Olahraga

Sudah Tak Tahu Lagi Apa yang Harus Diubah dari Tim Ini

Published

on

Hari Senin telah menjadi momok yang mengerikan bagi penggemar Manchester United (MU). Pasalnya, mood kami ditentukan oleh hasil yang diperoleh tim yang bermain di hari Minggu. Seperti yang kita tahu, hasilnya lebih sering kalahnya.

Terbaru, MU baru saja dihancurleburkan oleh tim sekota Manchester City dengan skor telak 0-3 pada hari Minggu (14/9) kemarin yang berlangsung di Etihad Stadium. Erling Haaland mencetak brace, sedangkan satu gol lagi disumbang Phil Foden.

Dengan hasil tersebut, MU kembali mencetak rekor baru, yakni awal musim terburuk di era Premiere League dengan hanya mencatatkan empat poin dari empat pertandingan awal dan hanya bisa bertengger di peringkat 14.

Pertanyaan pun muncul: apalagi yang harus diubah dari tim ini?

Padahal Pelatih dan Pemain Sudah Diganti

Benar-Benar Tersungkur (Detik)

Saat Ruben Amorim masuk menggantikan Erik Ten Hag, banyak optimisme yang muncul dari penggemar, apalagi jika mengingat prestasi menterengnya sewaktu melatih Sporting Lisbon. Sebenarnya ini selalu terjadi setiap ada pelatih baru yang masuk.

Formasi yang digunakan pun berubah drastis, dari 4-2-3-1 menjadi 3-4-2-1 (ada juga yang menganggap 3-4-3). MU yang bertahun-tahun menggunakan formasi empat bek pun tentu harus melakukan adaptasi.

Oleh karena itu, ketika masuk di tengah musim dan MU meraih hasil yang sangat buruk di bawah Amorim, penggemar masih bisa memberi toleransi. Berada di peringkat 15 di akhir musim jelas memalukan, tapi Amorim masih baru, sehingga butuh waktu dulu.

Di awal musim 2025/26, optimisme masuk dengan serangkaian hasil positif di pra-musim. Banyak pemain baru didatangkan, mulai dari Matheus Cunha (Wolverhampton), Bryan Mbuemo (Brentford), Benjamin Sesko (RB Leipzig), hingga terbaru kiper Senne Lammens (Royal Antwerp).

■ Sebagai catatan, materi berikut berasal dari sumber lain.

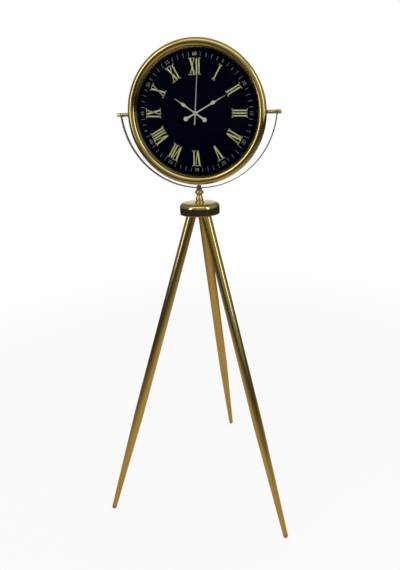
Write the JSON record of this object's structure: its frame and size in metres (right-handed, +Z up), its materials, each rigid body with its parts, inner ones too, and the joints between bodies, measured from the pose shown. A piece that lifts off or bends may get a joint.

Sebaliknya, pemain-pemain yang dianggap bermasalah pada dilepas atau dipinjamkan, mulai dari Marcus Rasford (loan ke Barcelona), Antony (dijual ke Real Betis), Jadon Sancho (loan ke Aston Villa), Alejandro Garnacho (dijual ke Chelsea), Rasmus Hojlund (loan ke Napoli), hingga Andre Onana (loan ke Trabzonspor).

Hasilnya? Ternyata tetap saja kacau. Saat kalah 0-1 atas Arsenal di laga pembuka, masih banyak pendukung MU yang masih optimis, bahkan mengapresiasi permainan MU yang lebih mengalir daripada musim sebelumnya.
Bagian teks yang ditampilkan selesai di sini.